## Stated problem
Extract the lines between the ones holding "make_wall_bars(back, ends, posts)" and "GAP = 0.0003", inclusive, exactly as written and nothing more.

## Supplied material

○ ○ ○ ○

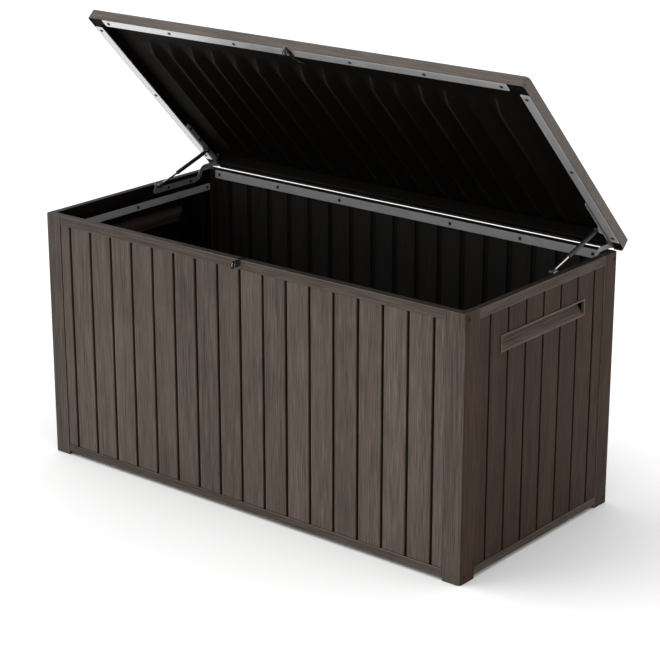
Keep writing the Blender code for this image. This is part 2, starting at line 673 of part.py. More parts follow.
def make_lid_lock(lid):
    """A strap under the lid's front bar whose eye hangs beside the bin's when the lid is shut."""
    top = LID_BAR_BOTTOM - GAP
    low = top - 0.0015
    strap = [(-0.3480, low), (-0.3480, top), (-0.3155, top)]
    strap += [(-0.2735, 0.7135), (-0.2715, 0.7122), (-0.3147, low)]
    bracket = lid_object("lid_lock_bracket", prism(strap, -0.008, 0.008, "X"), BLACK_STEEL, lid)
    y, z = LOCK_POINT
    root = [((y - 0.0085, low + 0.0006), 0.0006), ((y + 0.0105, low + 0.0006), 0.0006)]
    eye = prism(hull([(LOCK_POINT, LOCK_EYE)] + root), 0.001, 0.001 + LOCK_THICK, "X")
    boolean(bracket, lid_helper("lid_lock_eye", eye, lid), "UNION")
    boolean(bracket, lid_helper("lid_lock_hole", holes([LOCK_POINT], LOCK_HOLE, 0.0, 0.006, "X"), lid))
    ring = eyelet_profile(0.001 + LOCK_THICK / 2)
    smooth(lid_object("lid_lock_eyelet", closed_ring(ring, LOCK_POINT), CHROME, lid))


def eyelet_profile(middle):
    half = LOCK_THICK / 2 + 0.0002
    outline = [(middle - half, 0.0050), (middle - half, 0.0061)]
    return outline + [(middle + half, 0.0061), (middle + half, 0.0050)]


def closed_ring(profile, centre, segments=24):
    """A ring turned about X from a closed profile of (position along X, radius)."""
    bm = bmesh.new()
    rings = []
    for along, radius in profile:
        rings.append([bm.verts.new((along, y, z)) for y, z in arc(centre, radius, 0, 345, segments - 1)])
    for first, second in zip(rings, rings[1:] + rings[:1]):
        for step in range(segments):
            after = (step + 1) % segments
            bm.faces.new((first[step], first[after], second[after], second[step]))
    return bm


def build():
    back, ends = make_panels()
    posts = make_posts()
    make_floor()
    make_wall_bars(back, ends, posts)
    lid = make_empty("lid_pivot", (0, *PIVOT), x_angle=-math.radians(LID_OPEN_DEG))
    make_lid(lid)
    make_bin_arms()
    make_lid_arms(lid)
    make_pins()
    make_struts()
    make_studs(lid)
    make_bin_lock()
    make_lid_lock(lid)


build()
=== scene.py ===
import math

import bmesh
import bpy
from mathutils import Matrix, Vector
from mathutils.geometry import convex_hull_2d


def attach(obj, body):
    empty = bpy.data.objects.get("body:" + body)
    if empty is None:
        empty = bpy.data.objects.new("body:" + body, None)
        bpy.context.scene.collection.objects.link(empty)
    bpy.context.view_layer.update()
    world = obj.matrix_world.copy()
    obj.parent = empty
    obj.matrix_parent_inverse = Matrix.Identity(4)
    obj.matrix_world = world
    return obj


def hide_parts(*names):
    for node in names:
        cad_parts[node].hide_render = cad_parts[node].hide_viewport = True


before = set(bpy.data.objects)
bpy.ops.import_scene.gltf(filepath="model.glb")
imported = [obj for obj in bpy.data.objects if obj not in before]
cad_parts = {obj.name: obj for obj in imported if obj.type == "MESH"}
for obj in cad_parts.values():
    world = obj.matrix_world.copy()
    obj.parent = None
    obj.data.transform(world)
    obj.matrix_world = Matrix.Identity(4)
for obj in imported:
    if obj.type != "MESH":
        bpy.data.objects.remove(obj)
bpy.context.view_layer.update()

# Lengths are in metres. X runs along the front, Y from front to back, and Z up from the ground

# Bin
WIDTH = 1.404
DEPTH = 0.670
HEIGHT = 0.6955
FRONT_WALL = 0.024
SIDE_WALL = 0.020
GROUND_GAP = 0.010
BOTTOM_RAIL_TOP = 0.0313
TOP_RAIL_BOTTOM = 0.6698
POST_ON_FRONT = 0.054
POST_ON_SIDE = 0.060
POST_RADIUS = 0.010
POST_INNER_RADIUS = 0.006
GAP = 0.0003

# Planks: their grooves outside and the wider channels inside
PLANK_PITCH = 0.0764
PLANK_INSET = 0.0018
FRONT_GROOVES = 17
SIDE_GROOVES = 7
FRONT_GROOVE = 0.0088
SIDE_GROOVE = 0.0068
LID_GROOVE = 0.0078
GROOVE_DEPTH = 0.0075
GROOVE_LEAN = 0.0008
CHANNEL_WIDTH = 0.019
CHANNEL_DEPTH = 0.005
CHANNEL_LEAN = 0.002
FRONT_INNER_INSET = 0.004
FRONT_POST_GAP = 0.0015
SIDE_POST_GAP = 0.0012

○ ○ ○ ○

## Exercise result
    make_wall_bars(back, ends, posts)
    lid = make_empty("lid_pivot", (0, *PIVOT), x_angle=-math.radians(LID_OPEN_DEG))
    make_lid(lid)
    make_bin_arms()
    make_lid_arms(lid)
    make_pins()
    make_struts()
    make_studs(lid)
    make_bin_lock()
    make_lid_lock(lid)


build()
=== scene.py ===
import math

import bmesh
import bpy
from mathutils import Matrix, Vector
from mathutils.geometry import convex_hull_2d


def attach(obj, body):
    empty = bpy.data.objects.get("body:" + body)
    if empty is None:
        empty = bpy.data.objects.new("body:" + body, None)
        bpy.context.scene.collection.objects.link(empty)
    bpy.context.view_layer.update()
    world = obj.matrix_world.copy()
    obj.parent = empty
    obj.matrix_parent_inverse = Matrix.Identity(4)
    obj.matrix_world = world
    return obj


def hide_parts(*names):
    for node in names:
        cad_parts[node].hide_render = cad_parts[node].hide_viewport = True


before = set(bpy.data.objects)
bpy.ops.import_scene.gltf(filepath="model.glb")
imported = [obj for obj in bpy.data.objects if obj not in before]
cad_parts = {obj.name: obj for obj in imported if obj.type == "MESH"}
for obj in cad_parts.values():
    world = obj.matrix_world.copy()
    obj.parent = None
    obj.data.transform(world)
    obj.matrix_world = Matrix.Identity(4)
for obj in imported:
    if obj.type != "MESH":
        bpy.data.objects.remove(obj)
bpy.context.view_layer.update()

# Lengths are in metres. X runs along the front, Y from front to back, and Z up from the ground

# Bin
WIDTH = 1.404
DEPTH = 0.670
HEIGHT = 0.6955
FRONT_WALL = 0.024
SIDE_WALL = 0.020
GROUND_GAP = 0.010
BOTTOM_RAIL_TOP = 0.0313
TOP_RAIL_BOTTOM = 0.6698
POST_ON_FRONT = 0.054
POST_ON_SIDE = 0.060
POST_RADIUS = 0.010
POST_INNER_RADIUS = 0.006
GAP = 0.0003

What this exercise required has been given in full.